La lezione del Giappone agli pseudo economisti europei
Dopo le dimissioni di Shinzo Abe per motivi di salute, Yoshihide Suga il nuovo Primo Ministro del Giappone sembra essere partito con il piede giusto, continuando di fatto la peculiare politica economico-monetaria del paese Nipponico. Così Suga, ha dichiarato, durante il corso di un’intervista che esiste limite al quantitativo di titoli di Stato che può emettere il governo giapponese. L’approccio del Giappone ha fatto sì che il rapporto debito/PIL del Paese, quest’anno raggiungerà il 270%, senza intaccare minimamente il livello di occupazione dei Giapponesi – che rimane uno dei massimi al mondo – e lo stile di vita degli stessi cittadini, che rimane tra i più alti al mondo.

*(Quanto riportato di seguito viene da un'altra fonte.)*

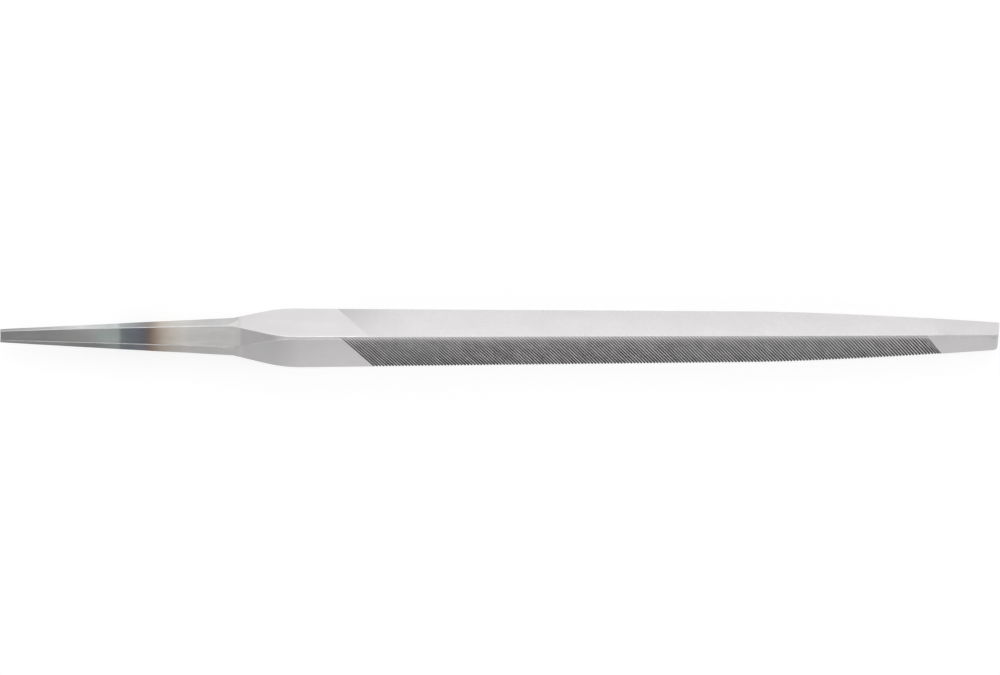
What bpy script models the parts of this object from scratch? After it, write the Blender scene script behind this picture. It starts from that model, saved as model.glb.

In poche parole il nuovo Primo Ministro giapponese voleva fare intendere che per uno Stato che dispone della sovranità monetaria e che emette debito nella propria valuta, non c’è alcun limite intrinseco alla quantità di debito che esso può emettere, né in termini assoluti né in rapporto al PIL; non c’è alcuna “soglia” oltre la quale si va incontro a chissà quali conseguenze nefaste.
Ovviamente questa tesi è sostenuta anche da Olivier Blanchard, il quale dichiarava che il tasso di disoccupazione sia sempre una scelta dettata dalle agende politiche e del ruolo fondamentale che la stessa politica di bilancio ha nel regolare il tasso in questione. Olivier Blanchard, ex capo economista del Fondo monetario internazionale (FMI) dichiarò «Far aumentare in maniera significativa il deficit primario e il debito pubblico è stata la scelta giusta [per il Giappone]. Il disavanzo primario, in particolare, che ha registrato una media del 5,4 per cento dal 1999 ad oggi, ha giocato un ruolo cruciale nel sostenere la domanda e la produzione».